TASK GOAL:
The lines to reproduce run from the first one through the line containing "const RIGHT = -1;". Reproduce them exactly.

SUPPLIED INFORMATION:
---

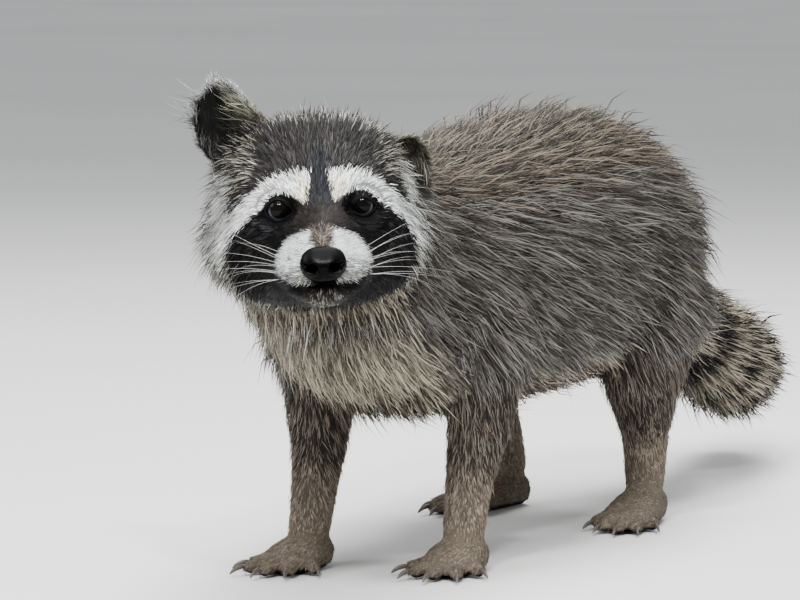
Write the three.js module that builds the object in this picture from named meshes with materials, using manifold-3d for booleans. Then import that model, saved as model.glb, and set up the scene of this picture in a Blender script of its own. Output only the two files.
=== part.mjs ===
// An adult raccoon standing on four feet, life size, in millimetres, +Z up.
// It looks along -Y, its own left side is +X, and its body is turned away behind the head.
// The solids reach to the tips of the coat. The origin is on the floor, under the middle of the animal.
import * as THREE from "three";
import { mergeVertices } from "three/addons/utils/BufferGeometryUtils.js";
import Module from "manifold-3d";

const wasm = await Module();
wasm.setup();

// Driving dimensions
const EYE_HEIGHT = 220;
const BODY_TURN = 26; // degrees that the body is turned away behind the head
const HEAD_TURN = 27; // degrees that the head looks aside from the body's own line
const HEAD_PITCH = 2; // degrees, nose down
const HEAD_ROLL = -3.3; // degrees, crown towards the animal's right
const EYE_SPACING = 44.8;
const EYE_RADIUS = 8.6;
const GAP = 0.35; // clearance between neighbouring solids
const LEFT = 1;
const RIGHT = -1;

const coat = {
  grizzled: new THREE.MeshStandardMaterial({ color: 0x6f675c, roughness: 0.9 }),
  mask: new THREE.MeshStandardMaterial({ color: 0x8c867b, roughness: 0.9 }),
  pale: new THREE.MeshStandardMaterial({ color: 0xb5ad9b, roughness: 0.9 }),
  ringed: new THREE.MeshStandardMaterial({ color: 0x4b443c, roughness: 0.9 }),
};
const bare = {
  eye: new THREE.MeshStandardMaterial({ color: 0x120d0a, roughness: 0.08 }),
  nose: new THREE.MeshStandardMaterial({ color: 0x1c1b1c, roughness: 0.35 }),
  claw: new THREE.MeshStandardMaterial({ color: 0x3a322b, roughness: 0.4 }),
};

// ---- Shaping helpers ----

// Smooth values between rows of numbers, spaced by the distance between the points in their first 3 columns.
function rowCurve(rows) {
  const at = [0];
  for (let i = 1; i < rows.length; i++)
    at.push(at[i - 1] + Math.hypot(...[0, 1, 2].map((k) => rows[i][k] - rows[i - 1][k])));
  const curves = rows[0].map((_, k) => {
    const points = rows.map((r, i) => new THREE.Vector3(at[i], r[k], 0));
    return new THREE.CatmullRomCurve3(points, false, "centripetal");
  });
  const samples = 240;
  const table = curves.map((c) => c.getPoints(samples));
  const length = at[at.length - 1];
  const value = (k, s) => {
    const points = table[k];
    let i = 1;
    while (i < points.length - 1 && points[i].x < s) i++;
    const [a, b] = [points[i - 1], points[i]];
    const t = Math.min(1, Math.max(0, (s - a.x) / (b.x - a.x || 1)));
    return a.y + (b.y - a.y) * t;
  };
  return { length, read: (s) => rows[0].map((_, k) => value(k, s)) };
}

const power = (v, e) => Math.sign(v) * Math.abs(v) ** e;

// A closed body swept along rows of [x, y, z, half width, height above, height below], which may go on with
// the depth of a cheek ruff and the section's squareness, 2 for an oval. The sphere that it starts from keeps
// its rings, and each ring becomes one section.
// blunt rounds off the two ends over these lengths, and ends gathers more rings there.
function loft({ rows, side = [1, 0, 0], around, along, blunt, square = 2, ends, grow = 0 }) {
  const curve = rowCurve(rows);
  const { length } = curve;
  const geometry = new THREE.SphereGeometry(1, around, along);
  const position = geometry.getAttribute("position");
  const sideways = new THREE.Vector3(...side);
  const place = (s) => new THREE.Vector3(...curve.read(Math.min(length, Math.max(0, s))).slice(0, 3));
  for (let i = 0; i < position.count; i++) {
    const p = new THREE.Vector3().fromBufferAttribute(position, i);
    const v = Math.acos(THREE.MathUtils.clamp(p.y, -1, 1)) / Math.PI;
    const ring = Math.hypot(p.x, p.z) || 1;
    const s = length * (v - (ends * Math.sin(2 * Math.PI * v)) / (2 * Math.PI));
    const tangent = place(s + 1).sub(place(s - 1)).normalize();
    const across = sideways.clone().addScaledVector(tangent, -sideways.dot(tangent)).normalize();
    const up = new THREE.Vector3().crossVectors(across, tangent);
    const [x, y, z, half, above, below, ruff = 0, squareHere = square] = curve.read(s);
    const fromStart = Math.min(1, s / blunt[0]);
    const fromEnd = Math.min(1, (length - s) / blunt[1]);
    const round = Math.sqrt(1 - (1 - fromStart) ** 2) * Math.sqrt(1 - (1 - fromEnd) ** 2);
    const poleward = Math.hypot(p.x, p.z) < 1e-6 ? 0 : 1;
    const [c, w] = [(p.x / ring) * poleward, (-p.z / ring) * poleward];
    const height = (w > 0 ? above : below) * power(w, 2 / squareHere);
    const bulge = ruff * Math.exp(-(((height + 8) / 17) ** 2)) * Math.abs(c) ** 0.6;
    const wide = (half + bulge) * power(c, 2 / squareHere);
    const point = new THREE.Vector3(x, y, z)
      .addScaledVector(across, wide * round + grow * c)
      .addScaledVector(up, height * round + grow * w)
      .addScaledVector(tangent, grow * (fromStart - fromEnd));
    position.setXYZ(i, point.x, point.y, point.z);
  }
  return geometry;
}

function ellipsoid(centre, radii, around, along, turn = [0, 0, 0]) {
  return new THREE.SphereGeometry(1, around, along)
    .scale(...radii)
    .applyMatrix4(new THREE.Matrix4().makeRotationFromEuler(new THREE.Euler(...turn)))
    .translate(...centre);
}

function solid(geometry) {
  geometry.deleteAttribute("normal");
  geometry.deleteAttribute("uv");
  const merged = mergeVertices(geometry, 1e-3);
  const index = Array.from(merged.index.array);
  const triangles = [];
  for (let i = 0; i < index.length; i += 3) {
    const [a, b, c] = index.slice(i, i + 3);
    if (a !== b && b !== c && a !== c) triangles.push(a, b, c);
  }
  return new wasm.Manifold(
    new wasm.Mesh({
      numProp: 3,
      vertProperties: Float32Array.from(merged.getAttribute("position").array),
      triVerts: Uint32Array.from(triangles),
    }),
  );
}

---

RESULT:
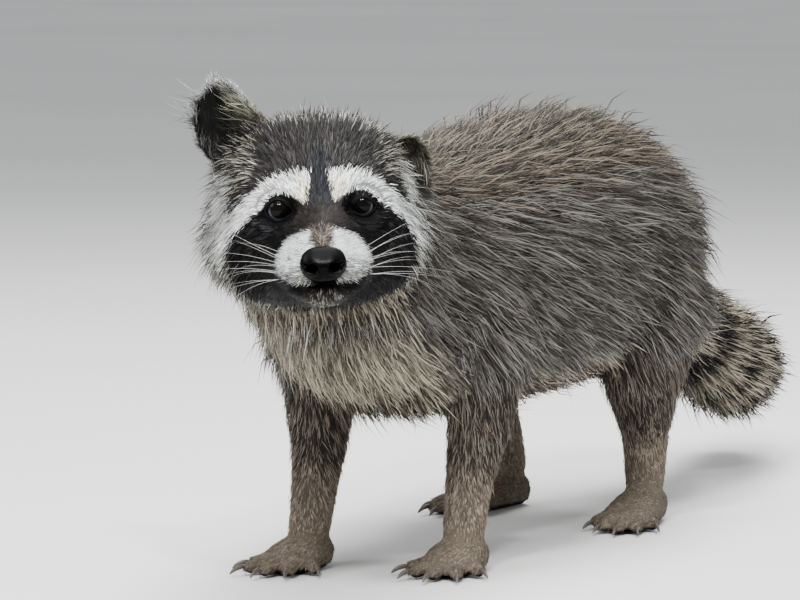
Write the three.js module that builds the object in this picture from named meshes with materials, using manifold-3d for booleans. Then import that model, saved as model.glb, and set up the scene of this picture in a Blender script of its own. Output only the two files.
=== part.mjs ===
// An adult raccoon standing on four feet, life size, in millimetres, +Z up.
// It looks along -Y, its own left side is +X, and its body is turned away behind the head.
// The solids reach to the tips of the coat. The origin is on the floor, under the middle of the animal.
import * as THREE from "three";
import { mergeVertices } from "three/addons/utils/BufferGeometryUtils.js";
import Module from "manifold-3d";

const wasm = await Module();
wasm.setup();

// Driving dimensions
const EYE_HEIGHT = 220;
const BODY_TURN = 26; // degrees that the body is turned away behind the head
const HEAD_TURN = 27; // degrees that the head looks aside from the body's own line
const HEAD_PITCH = 2; // degrees, nose down
const HEAD_ROLL = -3.3; // degrees, crown towards the animal's right
const EYE_SPACING = 44.8;
const EYE_RADIUS = 8.6;
const GAP = 0.35; // clearance between neighbouring solids
const LEFT = 1;
const RIGHT = -1;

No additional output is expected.